▼

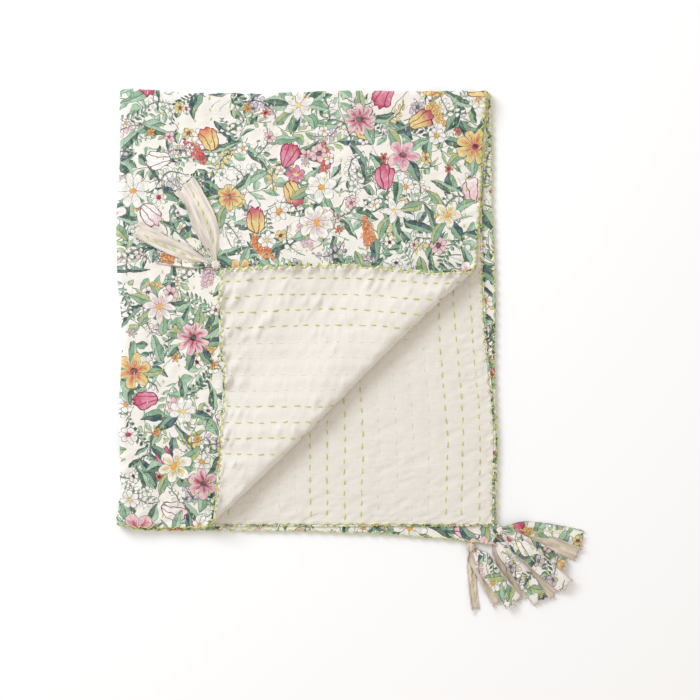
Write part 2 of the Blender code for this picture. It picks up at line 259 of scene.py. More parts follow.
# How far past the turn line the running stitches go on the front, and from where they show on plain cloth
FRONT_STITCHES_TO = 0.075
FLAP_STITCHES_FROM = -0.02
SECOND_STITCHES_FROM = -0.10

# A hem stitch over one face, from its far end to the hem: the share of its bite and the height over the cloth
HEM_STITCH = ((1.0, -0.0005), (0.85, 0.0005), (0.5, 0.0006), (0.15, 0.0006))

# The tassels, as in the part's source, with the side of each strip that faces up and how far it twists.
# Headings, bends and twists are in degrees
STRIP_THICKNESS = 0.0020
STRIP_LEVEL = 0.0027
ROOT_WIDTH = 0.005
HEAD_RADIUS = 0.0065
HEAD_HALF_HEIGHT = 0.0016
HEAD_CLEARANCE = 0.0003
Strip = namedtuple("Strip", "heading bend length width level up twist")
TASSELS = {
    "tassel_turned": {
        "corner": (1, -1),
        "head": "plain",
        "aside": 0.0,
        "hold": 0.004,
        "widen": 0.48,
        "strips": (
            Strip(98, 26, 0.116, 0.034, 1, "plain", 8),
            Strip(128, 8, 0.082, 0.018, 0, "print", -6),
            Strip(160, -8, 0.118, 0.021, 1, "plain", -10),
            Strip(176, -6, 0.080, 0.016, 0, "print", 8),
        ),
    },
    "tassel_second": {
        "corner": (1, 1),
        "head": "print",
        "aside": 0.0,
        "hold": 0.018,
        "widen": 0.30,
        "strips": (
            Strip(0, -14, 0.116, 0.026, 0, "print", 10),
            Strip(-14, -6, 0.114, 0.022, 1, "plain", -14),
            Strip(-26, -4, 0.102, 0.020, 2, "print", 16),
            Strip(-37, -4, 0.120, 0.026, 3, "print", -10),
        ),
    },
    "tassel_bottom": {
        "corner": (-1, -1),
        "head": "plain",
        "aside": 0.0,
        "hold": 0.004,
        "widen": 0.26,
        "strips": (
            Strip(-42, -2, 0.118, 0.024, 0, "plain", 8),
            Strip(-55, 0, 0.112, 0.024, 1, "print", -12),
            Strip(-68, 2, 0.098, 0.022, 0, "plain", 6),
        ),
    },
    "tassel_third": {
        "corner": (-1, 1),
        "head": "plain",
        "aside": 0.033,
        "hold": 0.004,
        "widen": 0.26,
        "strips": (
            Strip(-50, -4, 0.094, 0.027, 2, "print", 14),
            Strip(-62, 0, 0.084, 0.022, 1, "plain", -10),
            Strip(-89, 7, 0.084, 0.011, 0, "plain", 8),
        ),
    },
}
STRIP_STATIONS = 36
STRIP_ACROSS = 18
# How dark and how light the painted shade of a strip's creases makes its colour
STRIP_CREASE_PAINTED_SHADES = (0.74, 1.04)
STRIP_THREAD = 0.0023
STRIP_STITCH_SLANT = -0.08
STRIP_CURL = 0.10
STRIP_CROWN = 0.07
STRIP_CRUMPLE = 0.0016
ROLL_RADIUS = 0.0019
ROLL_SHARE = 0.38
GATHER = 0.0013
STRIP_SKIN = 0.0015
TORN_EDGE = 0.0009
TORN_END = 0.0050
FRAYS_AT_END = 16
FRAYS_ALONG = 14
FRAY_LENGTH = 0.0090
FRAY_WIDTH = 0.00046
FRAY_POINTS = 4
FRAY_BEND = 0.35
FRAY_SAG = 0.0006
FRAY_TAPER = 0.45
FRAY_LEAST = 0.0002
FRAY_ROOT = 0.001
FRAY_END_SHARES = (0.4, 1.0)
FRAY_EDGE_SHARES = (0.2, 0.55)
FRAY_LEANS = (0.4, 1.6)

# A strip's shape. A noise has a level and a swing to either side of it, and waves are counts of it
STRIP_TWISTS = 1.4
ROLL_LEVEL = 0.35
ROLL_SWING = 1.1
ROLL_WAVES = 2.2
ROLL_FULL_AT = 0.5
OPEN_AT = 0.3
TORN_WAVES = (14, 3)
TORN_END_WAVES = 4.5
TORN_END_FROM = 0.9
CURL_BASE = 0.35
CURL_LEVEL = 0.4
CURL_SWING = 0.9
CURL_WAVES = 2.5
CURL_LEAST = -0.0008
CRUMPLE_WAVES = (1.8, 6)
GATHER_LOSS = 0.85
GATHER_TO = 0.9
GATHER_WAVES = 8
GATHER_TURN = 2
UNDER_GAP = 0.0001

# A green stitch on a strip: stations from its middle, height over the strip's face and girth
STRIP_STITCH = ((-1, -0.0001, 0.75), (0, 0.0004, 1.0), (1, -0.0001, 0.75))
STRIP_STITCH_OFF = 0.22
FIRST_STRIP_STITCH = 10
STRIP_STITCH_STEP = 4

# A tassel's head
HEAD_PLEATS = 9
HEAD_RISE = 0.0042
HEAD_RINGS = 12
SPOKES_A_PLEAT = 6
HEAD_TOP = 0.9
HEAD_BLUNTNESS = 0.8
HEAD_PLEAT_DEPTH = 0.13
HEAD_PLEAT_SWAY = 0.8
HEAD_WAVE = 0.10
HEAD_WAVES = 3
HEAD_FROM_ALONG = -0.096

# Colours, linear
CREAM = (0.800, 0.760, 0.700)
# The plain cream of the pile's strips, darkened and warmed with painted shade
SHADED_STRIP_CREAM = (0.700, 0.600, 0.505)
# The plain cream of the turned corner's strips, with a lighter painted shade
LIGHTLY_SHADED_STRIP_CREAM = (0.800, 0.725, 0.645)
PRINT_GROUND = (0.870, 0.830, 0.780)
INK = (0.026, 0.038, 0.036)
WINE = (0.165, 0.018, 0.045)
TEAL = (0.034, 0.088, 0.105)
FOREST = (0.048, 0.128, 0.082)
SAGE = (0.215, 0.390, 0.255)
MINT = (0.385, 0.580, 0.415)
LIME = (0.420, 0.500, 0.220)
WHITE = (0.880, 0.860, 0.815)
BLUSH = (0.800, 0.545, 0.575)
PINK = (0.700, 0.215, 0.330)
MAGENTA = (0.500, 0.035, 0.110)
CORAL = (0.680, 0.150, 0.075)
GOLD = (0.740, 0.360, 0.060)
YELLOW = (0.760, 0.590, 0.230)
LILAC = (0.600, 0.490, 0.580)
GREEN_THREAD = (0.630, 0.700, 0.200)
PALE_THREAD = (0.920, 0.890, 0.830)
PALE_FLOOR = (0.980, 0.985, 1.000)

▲

» **Requirement**
Quote only the stretch of lines that starts the data above and ends with the line containing "0.0006), (0.15, 0.0006))", both included.

» **Response to the exercise**
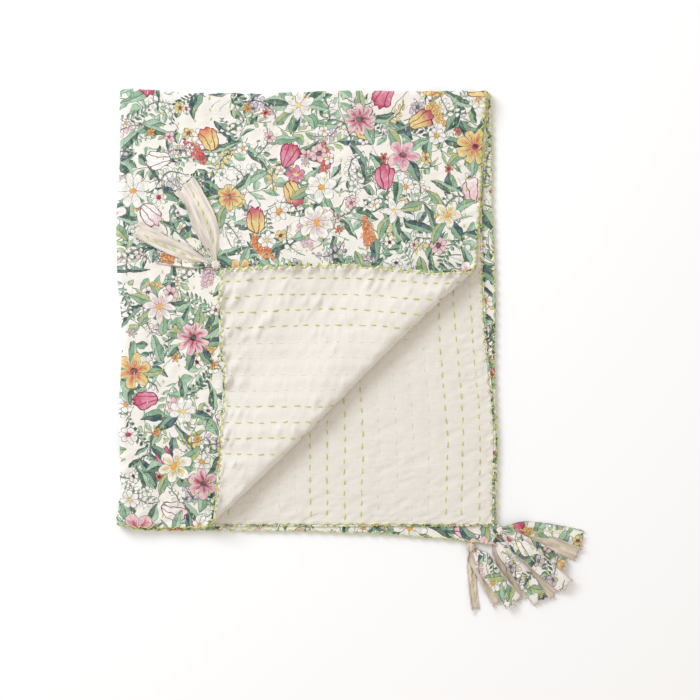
Write part 2 of the Blender code for this picture. It picks up at line 259 of scene.py. More parts follow.
# How far past the turn line the running stitches go on the front, and from where they show on plain cloth
FRONT_STITCHES_TO = 0.075
FLAP_STITCHES_FROM = -0.02
SECOND_STITCHES_FROM = -0.10

# A hem stitch over one face, from its far end to the hem: the share of its bite and the height over the cloth
HEM_STITCH = ((1.0, -0.0005), (0.85, 0.0005), (0.5, 0.0006), (0.15, 0.0006))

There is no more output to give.